Здесь слышится какой-то туманный намек. И даже не один. Вряд ли речь идет об обычном женском голосе, который слышал Бен Джонсон во время визитов в Бельвуарскую долину. И вообще — отпускать такие изысканно-льстивые комплименты в адрес молодой симпатичной талантливой женщины, да еще чужой жены (по Джонсону Феникс еще жива!) не только моветон, но и весьма опасное предприятие, каким бы галантным он не хотел предстать перед читателями.

Думается, есть немало причин трактовать эти замысловатые комплименты в адрес Леди как еще одно подтверждение того, что поэт сообщает нам истину в «камуфляжном» костюме.

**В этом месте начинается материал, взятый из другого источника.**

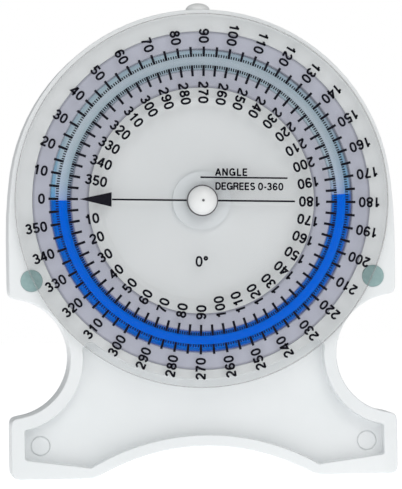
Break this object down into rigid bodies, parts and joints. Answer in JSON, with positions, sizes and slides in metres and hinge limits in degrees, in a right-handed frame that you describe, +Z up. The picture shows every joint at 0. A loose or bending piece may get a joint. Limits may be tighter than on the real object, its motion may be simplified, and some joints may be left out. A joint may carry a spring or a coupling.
{
  "type": "bubble inclinometer goniometer",
  "caption": "Hand-held fluid goniometer: white two-footed housing, clear turning degree dial over a ring tube half filled with blue fluid.",
  "frame": {"origin": "centre of the bounding box's bottom face: under the middle of the two soles, half-way between the knob's tip and the back", "axes": "+Z up from the soles to the head, the dial faces -Y, +X to the right of someone reading the dial"},
  "size_m": [0.0998, 0.024, 0.1221],
  "materials": {
    "white_plastic": "satin white moulded ABS",
    "clear_plastic": "clear polished acrylic",
    "ring_plastic": "clear acrylic with a faint violet cast",
    "backing_grey": "matt lavender grey",
    "blue_fluid": "dyed blue indicator fluid",
    "washer_nylon": "milky white nylon",
    "steel": "bright steel",
    "pad_rubber": "grey-green rubber",
    "seal_rubber": "black rubber"
  },
  "bodies": {
    "housing": {"housing": "white_plastic", "back_cover": "white_plastic", "ring_front": "ring_plastic", "ring_back": "ring_plastic", "ring_backing": "backing_grey", "filler_plug": "white_plastic", "plug_seal": "seal_rubber", "dial_washer": "washer_nylon", "wave_washer": "steel", "friction_pad_left": "pad_rubber", "friction_pad_right": "pad_rubber", "cover_screw_1": "steel", "cover_screw_2": "steel", "cover_screw_3": "steel", "cover_screw_4": "steel", "cover_screw_5": "steel", "cover_screw_6": "steel"},
    "dial": {"dial": "clear_plastic", "knob": "white_plastic", "knob_washer": "seal_rubber", "pivot_pin": "steel", "retaining_clip": "steel"},
    "fluid": {"indicator_fluid": "blue_fluid"}
  },
  "joints": [
    {"name": "dial_turn", "type": "hinge", "parent": "housing", "child": "dial", "pos_m": [0, 0, 0.0712], "axis": [0, 1, 0], "continuous": true},
    {"name": "fluid_level", "type": "hinge", "parent": "housing", "child": "fluid", "pos_m": [0, 0, 0.0712], "axis": [0, 1, 0], "continuous": true}
  ]
}
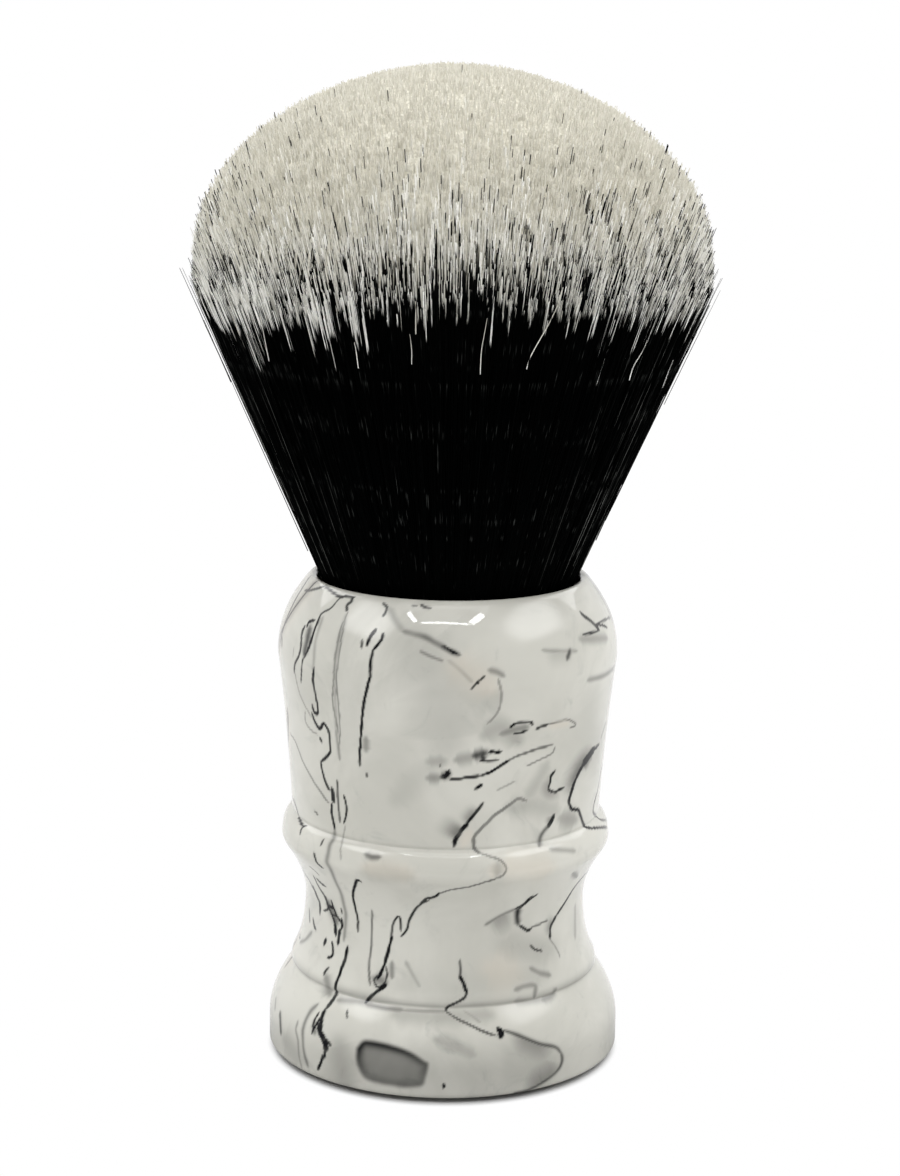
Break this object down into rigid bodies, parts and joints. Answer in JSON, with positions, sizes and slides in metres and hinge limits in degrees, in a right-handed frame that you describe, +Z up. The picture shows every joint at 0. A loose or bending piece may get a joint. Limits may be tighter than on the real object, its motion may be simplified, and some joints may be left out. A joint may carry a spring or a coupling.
{
  "type": "shaving brush",
  "caption": "Stand-up shaving brush: fan-shaped two-tone fibre knot glued into the socket of a turned, marbled resin handle with a flat foot.",
  "frame": {"origin": "centre of the foot, on the surface the brush stands on", "axes": "+Z up along the handle's turning axis towards the knot's crown; the view of the picture looks along +Y"},
  "size_m": [0.0586, 0.0586, 0.1157],
  "materials": {
    "marbled_resin": "polished off-white cast resin with grey and black marble veins",
    "clear_adhesive": "cured amber epoxy",
    "cast_plug": "cast off-white resin cup",
    "thread": "twisted off-white thread",
    "black_fibre": "straight glossy black-dyed fibres",
    "cream_fibre": "fine matte cream fibre tips, felt-like where they end in the dome"
  },
  "bodies": {
    "root": {"handle": "marbled_resin", "adhesive_bed": "clear_adhesive", "knot_plug": "cast_plug", "binding_thread": "thread", "fibre_shafts": "black_fibre", "fibre_tips": "cream_fibre"}
  },
  "joints": []
}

Ни в шекспировские времена, ни в наши нет голосов прекрасней, чем голоса итальянские! И мы осмеливаемся сделать такое предположение: тот, кто скрылся за именем Феникса, не был графиней Рэтленд! Это был человек, проведший немало времени в Италии, именно там, думаем мы, он и начал свою творческую жизнь. Из контекста джонсоновского стихотворения также следует, что этот человек принадлежал к духовному званию. И еще один штрих к его таинственному портрету — этот человек имел неплохие познания в области астрономии — именно поэтому его ум «замкнут в орбите» чистоты.

Из честеровского сборника можно извлечь еще некоторые штрихи к предполагаемому портрету загадочного существа «Феникс», но мы пока ограничимся сказанным... Остальное — в свое время.